The sight of ties and cakes and palms is bought at a price. Their presence is her absence, and it’s ubiquitous.
The air on King’s Parade is lighter. People are laughing at the outdoor tables by the river at the Anchor. She’s gone.
In the warm spell, they’ve started punting on the river. Finals are coming, and she won’t sit them. She’ll never get her youknowwhat.
She’s gone. Doesn’t matter how many times you say it, because it never fully registers.
She’s gone . . .
I went for my interview in London yesterday, in Carlton House Terrace, a big Nash building, scruffy and echoing inside. A secretary with fat legs and glasses made me wait. There were three others. We were told not to introduce ourselves; but to me they were Francis, Batley and McCain: nervous, dim, their own group. It was as though I was caught in a loop of time. Woodrow had told me to wear a suit and I’d bought one from the Oxfam shop near the University Arms.
I was interviewed in a room overlooking the Mall. It was completely bare except for a desk, two chairs and a man in a chalk-stripe suit. It seemed formulaic, barely more than checking my identity. You get used to this sort of thing as a student. You haven’t yet done anything, so you just present and re-present your initials and your home address and your exam results and hope they please.
The man, who never told me his name, then gave me ten pounds for travel expenses. ‘You can blow it all on taxis or go by bus and keep the change.’ He gave me an address in Knightsbridge, where he said a doctor was waiting for me. I had a fair amount of cash on me from a Glynn Powers subcontract, so I took a cab in Pall Mall.
The doctor was not from the Benbow-Vaughan school. He had a gold watch chain, silver-blond hair and a smooth manner. He didn’t examine my crotch by torchlight, squeeze my scrotum or tell me to stop drinking; he merely listened to my chest, looked in my eyes, ears and mouth and took a history. Diabetes? No. Tick. Heart disease? No. (I didn’t want to drag my father into this.) Tick. He wrote on a pad with a shiny fountain pen. I couldn’t think what his bill would be but felt sure it would be in guineas.

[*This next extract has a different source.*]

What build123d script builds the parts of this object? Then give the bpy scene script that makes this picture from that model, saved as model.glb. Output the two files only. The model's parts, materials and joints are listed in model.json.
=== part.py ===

When I left, he handed me a piece of paper with another address on it, this time near Hyde Park. I hadn’t done anything like this since Julie’s tenth birthday treasure hunt.
This time there were four or five men at a table, again in an otherwise empty room. They looked like a convention of private school geography teachers. They asked me hypothetical questions.
‘If you’re on a train, do you always notice who’s in the compartment with you?’
Depends if I’m sober. ‘Yes,’ I said.
‘If you find yourself alone in a foreign city, what do you do?’
‘I buy a map, walk around to orientate myself and go to a museum or a bar and try to make friends with some local people.’
Alternatively, I might score some high-grade hashish in the market square, find a hotel room, take back a litre of duty-free and watch television. When had I last been in a foreign city on my own anyway? Istanbul? And more on the way home. Split, Ljubljana, Venice, Geneva, Paris. I couldn’t remember what I’d done in any of them. I do have these blanks.
An old-fashioned telephone on the table started to ring. The bald man answered it in a language I didn’t recognise, then passed the receiver to me.
Someone was speaking to me in French. No one had done that since Mug Benson in the dry run for the O-level oral. (The board examiner himself, in our one-to-one, had been happy to chat in English.) Had Woodrow overcooked my ability as a linguist? I said ‘
très bien
’ quite a bit and gave a short speech about who I was and where I came from that I still remembered, word-perfect, from Mug’s revision group. Then, while I was still on the front foot, I put the receiver down and pushed the telephone back to the bald man.